Juul did not recall the pods, Breja said, yet he was told to charge the supplier, Alternative Liquids Inc., $7 million so that Juul could recover from the contaminated batches. The supplier was not reachable for comment.

Breja said he urged Juul’s chief financial officer to issue either a recall or put out product safety warnings. A week later, the complaint says, Breja was fired.

Erika A. Kelton, a lawyer at Phillips and Cohen, a Washington-based firm that represents whistleblowers but is not representing Breja, said that although the allegations are cast as a wrongful termination case, they are likely to get the attention of regulators.

“These contamination allegations are headline-grabbing, and I’d expect both federal and state regulators will investigate because they are of such grave public concern,” she said.

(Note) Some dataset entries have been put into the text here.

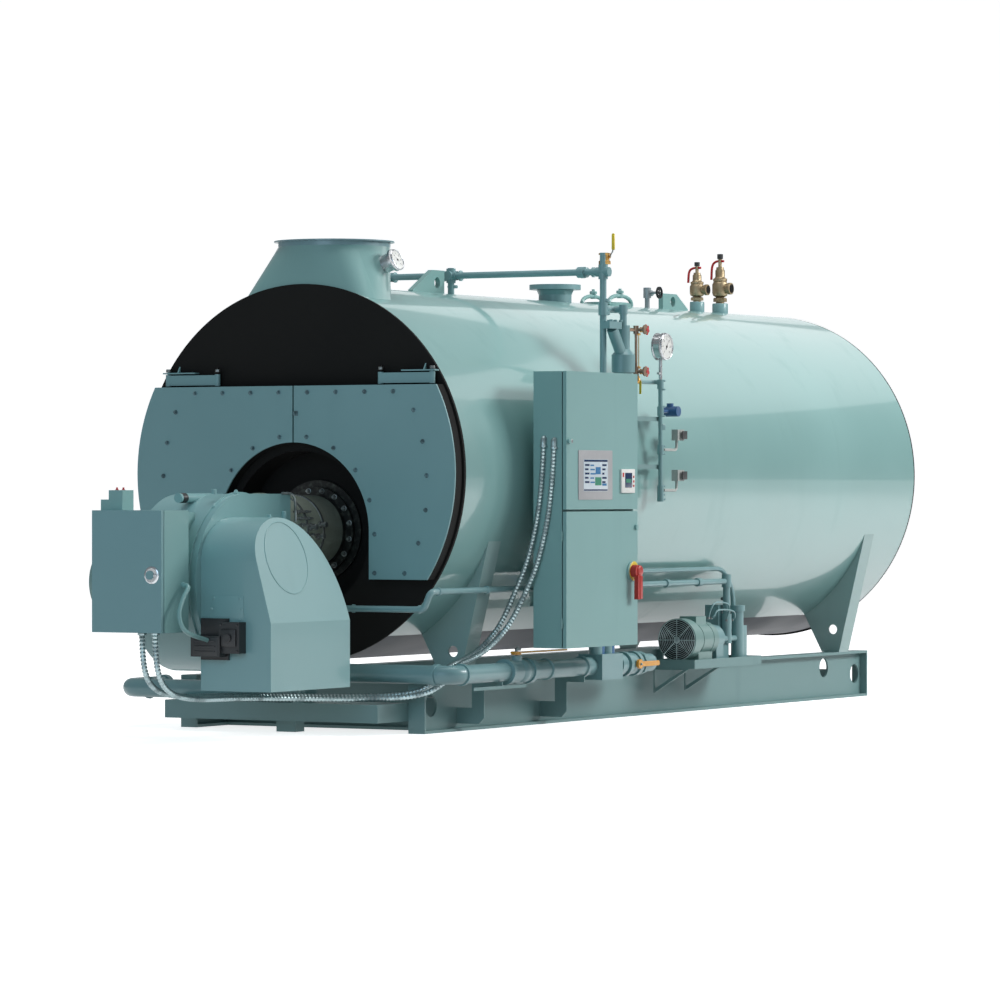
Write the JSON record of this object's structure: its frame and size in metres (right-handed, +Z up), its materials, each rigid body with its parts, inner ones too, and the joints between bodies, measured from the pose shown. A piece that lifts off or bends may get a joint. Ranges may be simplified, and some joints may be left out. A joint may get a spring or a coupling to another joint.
{
  "type": "industrial fire-tube boiler",
  "caption": "Packaged horizontal fire-tube steam boiler on a skid, with burner, hinged front doors, control cabinet, gas train and top fittings.",
  "frame": {"origin": "on the ground under the middle skid cross member, on the shell centre line", "axes": "+X from the burner end to the rear, +Y away from the control cabinet, +Z up"},
  "size_m": [8.195, 2.76, 3.131],
  "materials": {
    "shell_paint": "gloss enamel",
    "front_paint": "satin enamel",
    "black_paint": "matt heat paint",
    "skid_paint": "satin enamel",
    "pipe_paint": "satin enamel",
    "cabinet_paint": "powder coat",
    "burner_paint": "satin enamel",
    "cast_grey": "painted casting",
    "machined_steel": "brushed",
    "conduit_metal": "corrugated",
    "bronze": "cast bronze",
    "orange_grip": "dipped grip",
    "red_grip": "moulded",
    "gauge_metal": "polished",
    "gauge_glass_clear": "clear",
    "dark_plastic": "moulded",
    "motor_paint": "satin enamel"
  },
  "bodies": {
    "boiler": {"skid_rail_right": "skid_paint", "skid_rail_left": "skid_paint", "skid_cross_members": "skid_paint", "saddle_front": "skid_paint", "saddle_rear": "skid_paint", "vessel_shell": "black_paint", "jacket": "shell_paint", "front_plate": "black_paint", "rear_plate": "black_paint", "burner_recess": "black_paint", "davit_brackets": "front_paint", "burner_head": "burner_paint", "burner_volute": "burner_paint", "burner_air_inlet": "burner_paint", "burner_box": "front_paint", "burner_actuator": "dark_plastic", "burner_motor": "motor_paint", "burner_platform": "skid_paint", "stack_base": "shell_paint", "stack_collar": "machined_steel", "stack_thermometer": "gauge_metal", "lifting_lugs": "shell_paint", "steam_nozzle": "pipe_paint", "manway": "shell_paint", "vent_valve": "bronze", "safety_valves": "bronze", "column_pipes": "pipe_paint", "water_column": "cast_grey", "gauge_glass": "gauge_glass_clear", "pressure_gauge": "gauge_metal", "control_header": "pipe_paint", "header_instruments": "dark_plastic", "cabinet_body": "cabinet_paint", "side_brackets": "skid_paint", "cable_conduits": "conduit_metal", "gas_pipe": "pipe_paint", "gas_cross_pipe": "pipe_paint", "gas_inlet": "pipe_paint", "gas_valves": "cast_grey", "gas_shutoff_valve": "pipe_paint", "gas_brackets": "skid_paint", "air_line": "pipe_paint", "pump_tray": "skid_paint", "pump_motor": "motor_paint", "pump_unit": "pipe_paint"},
    "davit_right": {"davit_arm_right": "front_paint"},
    "door_right": {"door_right_body": "black_paint", "door_right_plate": "front_paint"},
    "davit_left": {"davit_arm_left": "front_paint"},
    "door_left": {"door_left_body": "black_paint", "door_left_plate": "front_paint"},
    "upper_door": {"cabinet_upper_door": "cabinet_paint"},
    "lower_door": {"cabinet_lower_door": "cabinet_paint"},
    "disconnect": {"disconnect_handle": "red_grip"},
    "box_door": {"burner_box_door": "front_paint"},
    "valve_lever": {"gas_lever": "orange_grip"},
    "second_valve_lever": {"gas_second_lever": "orange_grip"}
  },
  "joints": [
    {"name": "davit_right_swing", "type": "hinge", "parent": "boiler", "child": "davit_right", "pos_m": [-3.09, -0.946, 2.132], "axis": [0, 0, 1], "range_deg": [0, 105]},
    {"name": "door_right_turn", "type": "hinge", "parent": "davit_right", "child": "door_right", "pos_m": [-3.09, -0.585, 2.132], "axis": [0, 0, 1], "range_deg": [-105, 0]},
    {"name": "davit_left_swing", "type": "hinge", "parent": "boiler", "child": "davit_left", "pos_m": [-3.09, 0.946, 2.132], "axis": [0, 0, -1], "range_deg": [0, 105]},
    {"name": "door_left_turn", "type": "hinge", "parent": "davit_left", "child": "door_left", "pos_m": [-3.09, 0.585, 2.132], "axis": [0, 0, -1], "range_deg": [-105, 0]},
    {"name": "upper_door_hinge", "type": "hinge", "parent": "boiler", "child": "upper_door", "pos_m": [-1.415, -1.409, 1.76], "axis": [0, 0, 1], "range_deg": [0, 110]},
    {"name": "lower_door_hinge", "type": "hinge", "parent": "boiler", "child": "lower_door", "pos_m": [-2.34, -1.409, 0.915], "axis": [0, 0, -1], "range_deg": [0, 110]},
    {"name": "disconnect_turn", "type": "hinge", "parent": "lower_door", "child": "disconnect", "pos_m": [-1.503, -1.47, 0.957], "axis": [0, 1, 0], "range_deg": [0, 90]},
    {"name": "box_door_hinge", "type": "hinge", "parent": "boiler", "child": "box_door", "pos_m": [-4.898, 0.249, 0.9925], "axis": [0, 0, -1], "range_deg": [0, 110]},
    {"name": "gas_valve_turn", "type": "hinge", "parent": "boiler", "child": "valve_lever", "pos_m": [-2.352, -1.1, 0.471], "axis": [0, 0, -1], "range_deg": [0, 90]},
    {"name": "second_valve_turn", "type": "hinge", "parent": "boiler", "child": "second_valve_lever", "pos_m": [-0.93, -1.186, 0.358], "axis": [0, -1, 0], "range_deg": [0, 90]}
  ],
  "couplings": [
    {"joint": "door_right_turn", "follows": "davit_right_swing", "ratio": -1},
    {"joint": "door_left_turn", "follows": "davit_left_swing", "ratio": -1}
  ]
}
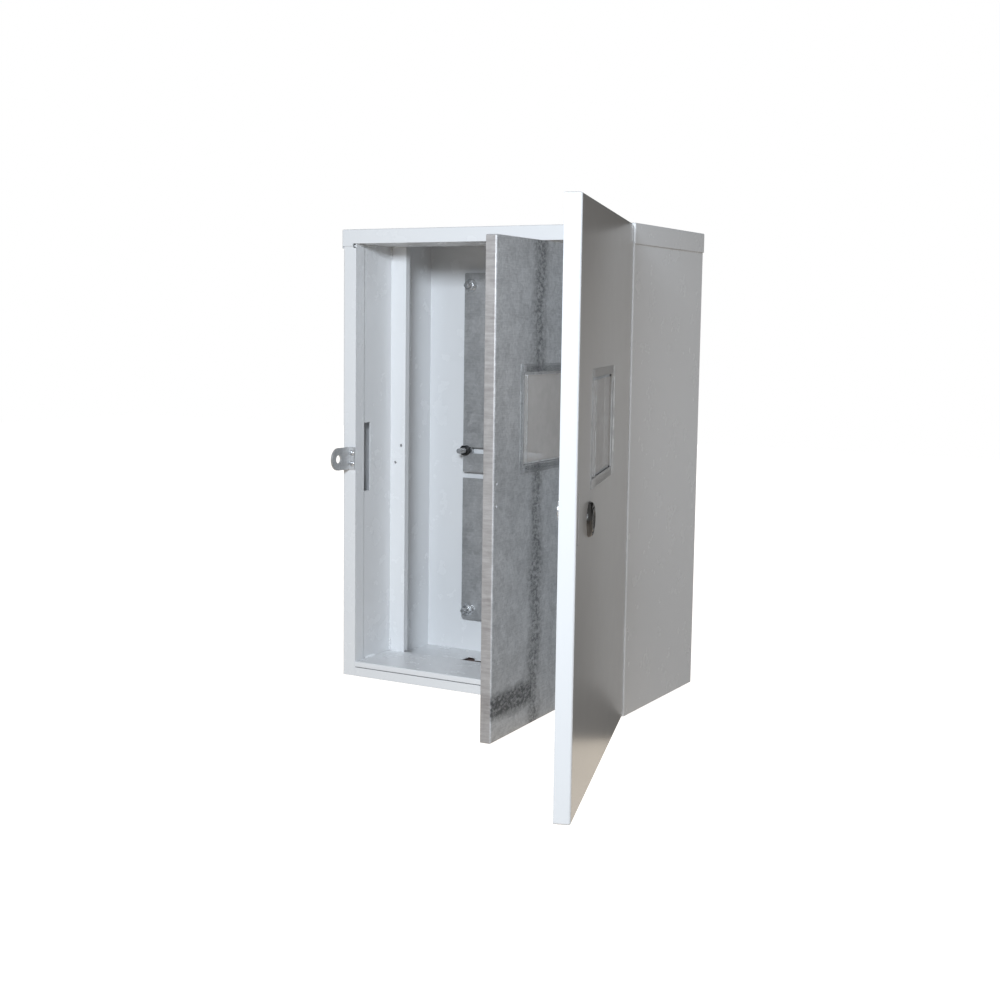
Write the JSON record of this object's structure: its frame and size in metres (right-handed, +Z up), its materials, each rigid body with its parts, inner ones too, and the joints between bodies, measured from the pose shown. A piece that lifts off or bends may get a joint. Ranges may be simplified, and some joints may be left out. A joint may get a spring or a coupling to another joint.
{
  "type": "meter cabinet",
  "caption": "Wall-hung steel meter cabinet with a windowed locking outer door, a windowed inner sealing door, a slotted mounting plate, a padlock lug and a floor cable entry.",
  "frame": {"origin": "on the wall plane at the centre of the rectangle of four wall holes, halfway up and across the back of the shell", "axes": "+X to the right seen from the front, +Y back into the wall, +Z up; the doors face -Y"},
  "size_m": [0.414, 0.4702, 0.45],
  "materials": {
    "powder_coat": "semi-gloss fine-textured light grey powder coat",
    "galvanised_steel": "hot-dip galvanised sheet with soft spangle",
    "zinc_plated_steel": "bright zinc plating",
    "black_steel": "black oxide",
    "lock_metal": "dark polished nickel",
    "clear_plastic": "clear moulded plastic",
    "window_pane": "clear window sheet"
  },
  "bodies": {
    "cabinet": {"cabinet_shell": "powder_coat", "roof_cap": "powder_coat", "floor_pan": "powder_coat", "sill": "powder_coat", "header": "powder_coat", "left_jamb": "powder_coat", "right_jamb": "powder_coat", "lower_outer_hinge_bracket": "powder_coat", "upper_outer_hinge_bracket": "powder_coat", "lower_outer_hinge_pin": "zinc_plated_steel", "upper_outer_hinge_pin": "zinc_plated_steel", "lower_inner_hinge_bracket": "zinc_plated_steel", "upper_inner_hinge_bracket": "zinc_plated_steel", "lower_inner_hinge_pin": "zinc_plated_steel", "upper_inner_hinge_pin": "zinc_plated_steel", "padlock_lug": "zinc_plated_steel", "lug_rivets": "zinc_plated_steel", "mounting_plate": "galvanised_steel", "plate_studs": "zinc_plated_steel", "plate_standoffs": "zinc_plated_steel", "plate_nuts": "zinc_plated_steel", "earth_stud": "zinc_plated_steel", "earth_nuts": "zinc_plated_steel", "earth_washers": "zinc_plated_steel"},
    "outer_door_leaf": {"outer_door": "powder_coat", "outer_window_frame": "clear_plastic", "outer_window_pane": "window_pane", "outer_window_retainer": "black_steel", "lower_outer_hinge_tab": "powder_coat", "upper_outer_hinge_tab": "powder_coat", "lock_body": "lock_metal", "lock_nut": "zinc_plated_steel"},
    "lock_cylinder": {"lock_plug": "lock_metal", "lock_cam": "zinc_plated_steel", "cam_screw": "zinc_plated_steel"},
    "inner_door_leaf": {"inner_door": "galvanised_steel", "inner_window_frame": "clear_plastic", "inner_window_pane": "window_pane", "inner_window_retainer": "black_steel", "lower_inner_hinge_leaf": "zinc_plated_steel", "upper_inner_hinge_leaf": "zinc_plated_steel"},
    "meter_hanger": {"meter_bolt": "zinc_plated_steel", "meter_bolt_washer": "black_steel", "meter_bolt_nut": "black_steel"}
  },
  "joints": [
    {"name": "outer_door_hinge", "type": "hinge", "parent": "cabinet", "child": "outer_door_leaf", "pos_m": [0.153, -0.1725, 0], "axis": [0, 0, 1], "range_deg": [-108, 7]},
    {"name": "inner_door_hinge", "type": "hinge", "parent": "cabinet", "child": "inner_door_leaf", "pos_m": [0.1275, -0.1115, 0], "axis": [0, 0, 1], "range_deg": [-92.5, 6]},
    {"name": "lock_turn", "type": "hinge", "parent": "outer_door_leaf", "child": "lock_cylinder", "pos_m": [0.2352, -0.40445, -0.01], "axis": [0.9511, 0.309, 0], "range_deg": [0, 180]},
    {"name": "meter_bolt_slide", "type": "slide", "parent": "cabinet", "child": "meter_hanger", "axis": [1, 0, 0], "range_m": [0, 0.088]}
  ],
  "couplings": [
    {"joint": "inner_door_hinge", "follows": "outer_door_hinge", "ratio": 0.85648}
  ]
}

Juul is already under investigation by numerous government offices, among them the Food and Drug Administration, the Federal Trade Commission, five state attorneys general and several congressional committees.

They have ordered Juul to turn over reams of internal documents, and the FDA, among others, has complained that the records do not appear complete. Breja’s case may offer a clue to their frustration.

He also claims that after the FDA raided Juul headquarters in October 2018, seeking internal documents, Burns instructed Breja and other executives not to put anything relating to regulatory or safety issues in writing, so that the FDA could not get them in the future.